On the last point, Garozzo threw off his mask and sprinted off the strip in elation. There was a pause for a replay, however, and he had to put his celebration on hold.

Then he went wild again, while Massialas digested his silver.

He fought back tears on the podium. “It was overwhelming,” Massialas said. “Obviously, I wish I could have gotten the gold; I was sad a little bit, but I couldn’t be prouder to bring back any medal for the United States. I stood up there and tried to keep my head held high.

“I couldn’t be a prouder son, I couldn’t be a prouder brother, I couldn’t be a prouder friend, teammate.

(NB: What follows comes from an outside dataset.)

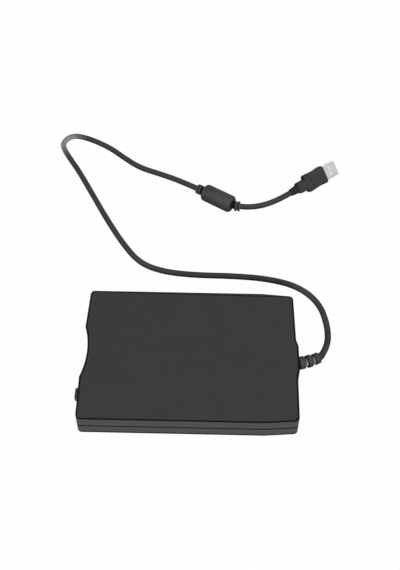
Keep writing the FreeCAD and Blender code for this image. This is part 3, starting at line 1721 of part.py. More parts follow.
def ferrite_sleeve():
    """The ferrite's moulded barrel with a ringed collar at each end, round the cable."""
    collar_length = size("ferriteCollarLength")
    start, end = Vector(*CORD_A[-1]), Vector(*CORD_B[0])
    into = (start - Vector(*CORD_A[-2])).normalize()
    out = (Vector(*CORD_B[1]) - end).normalize()
    first = start + into * collar_length
    last = end - out * collar_length
    heading = (last - first).normalize()
    length = size("ferriteLength")
    barrel_start = (first + last) / 2 - heading * (length / 2)
    barrel = Part.makeCylinder(size("ferriteRadius"), length, barrel_start, heading)
    round_edges = [edge for edge in barrel.Edges if edge.Closed]
    barrel = barrel.makeFillet(size("ferriteRound"), round_edges)
    collar = size("ferriteCollar")
    route = [tuple(place) for place in (start, first, last, end)]
    core = tube_along(route, collar - size("ferriteGroove"))
    ring = size("ferriteRingWidth")
    rings = []
    for k in (0, 1):
        offset = size("ferriteRingStart") + k * size("ferriteRingPitch")
        rings.append(ring_at(start + into * offset, into, collar, ring))
        rings.append(ring_at(end - out * offset, out, collar, ring))
    free_shape("ferrite_sleeve", barrel.multiFuse([core, *rings]).removeSplitter())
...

Being able to bring the silver back to the United States, U.S. fencing, everyone along the way who has been there every step of the way… it really takes a village to raise a child.”

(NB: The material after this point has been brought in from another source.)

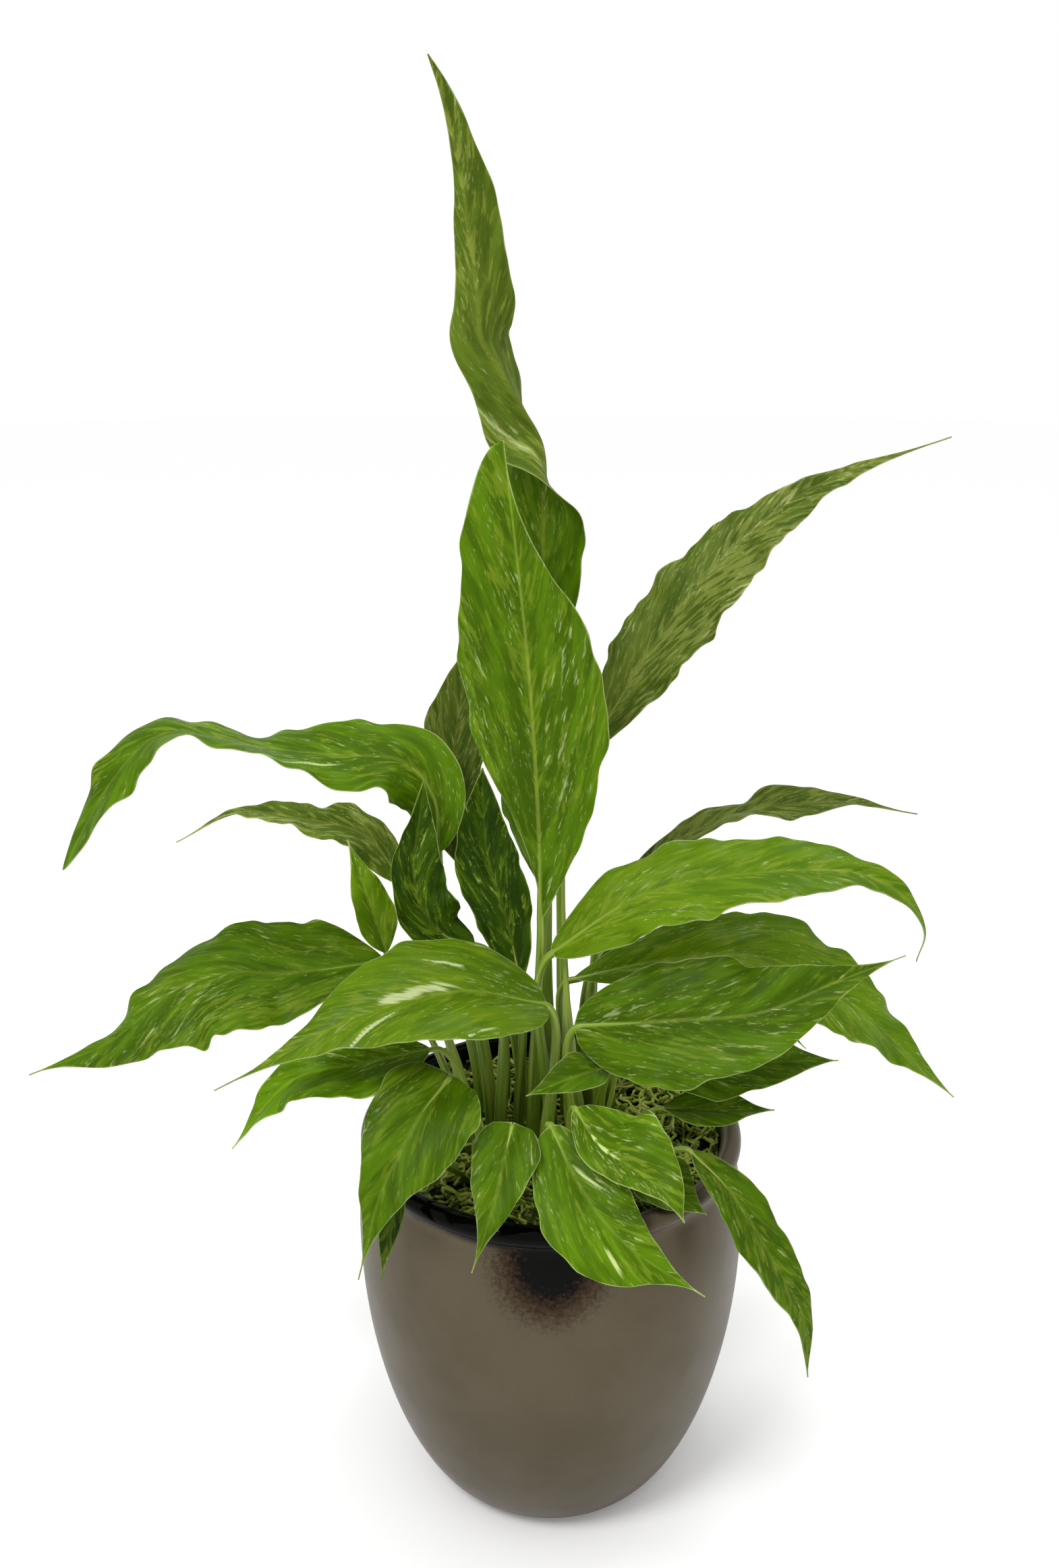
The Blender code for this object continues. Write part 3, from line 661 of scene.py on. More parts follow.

He credited his mother, Vivian, as “the silent force” behind everything he does.

“She hates being in the limelight,” Massialas said, “but this is the one chance I have to thank her for everything she’s ever done for me, driving me to fencing practice every single day, encouraging me every step of the way even when things got tough, just giving me unconditional love over the 22 years I’ve been alive. She’s the secret hero that no one ever talks about. I couldn’t be a prouder son.

“My sister, obviously the loudest one in the stands, the only one I can hear clearly. Out of the thousands of voices out there, being able to hug her and know that she’s proud of her older brother is an amazing feeling.”

Greg Massialas said his wife was texting him, “Remember to make sure he eats.”

Alexander, despite having five bouts, was also looking his phone, watching notifications pop up “endlessly during the competition,” he said, “especially after that quarterfinal match. “It was an amazing feeling, knowing that the whole country’s behind you. And even people I have never met before or people who have never seen fencing before tweet at me or Instagram me. It’s an amazing feeling just to give fencing a good name in the U.S. We’re a smaller sport. We don’t get a lot of media.

“For the longest time, we weren’t a power in fencing, but to bring back a medal for them… as my dad says like to say, men’s foil is probably in its golden age right now in the U.S.”

The U.S. has won two other silver medals, but that was in 1904 and 1932.

“It’s still the first time we’ve had a silver medal in eons, the modern era,” Greg said. “When you start going back in time like that, travel’s a big deal so you didn’t always get all the top players here. You had everybody here. Everybody was going at it and you come home with a silver medal, that’s a great thing, so it’s a tremendous day for U.S. fencing and we really look forward to stepping up for the gold in the team event. Actually, the goal the entire quadrennial has been the team event.”

The team event is Friday.

In the semifinal, Massialas defeated British fencer Richard Kruse 15-9. Kruse had knocked out Massialas’ teammate, Gerek Meinhardt, the No. 4 fencer in the world, in the quarterfinals 15-13.

In the table of 16, he also avenged his other teammate. Massialas defeated Artur Akhmatkhuzin 15-9 after the Russian eliminated Miles Chamley-Watson 15-13 in the table of 32 in a rematch of their 2013 world championships final won by the American.

“You know what the best thing is?” Alexander said. “I hope I’ve given a lot of young fencers inspiration, a chance to dream big. Obviously a lot of people for the longest time didn’t believe that U.S. men’s foil could ever bring back a medal in the Olympics and to show them that yes, we can, and to show them that you put in hard work and never let down and always believe that you can do it, hopefully I’m able to inspire tons to either start fencing or either dream big in general in whatever they do.”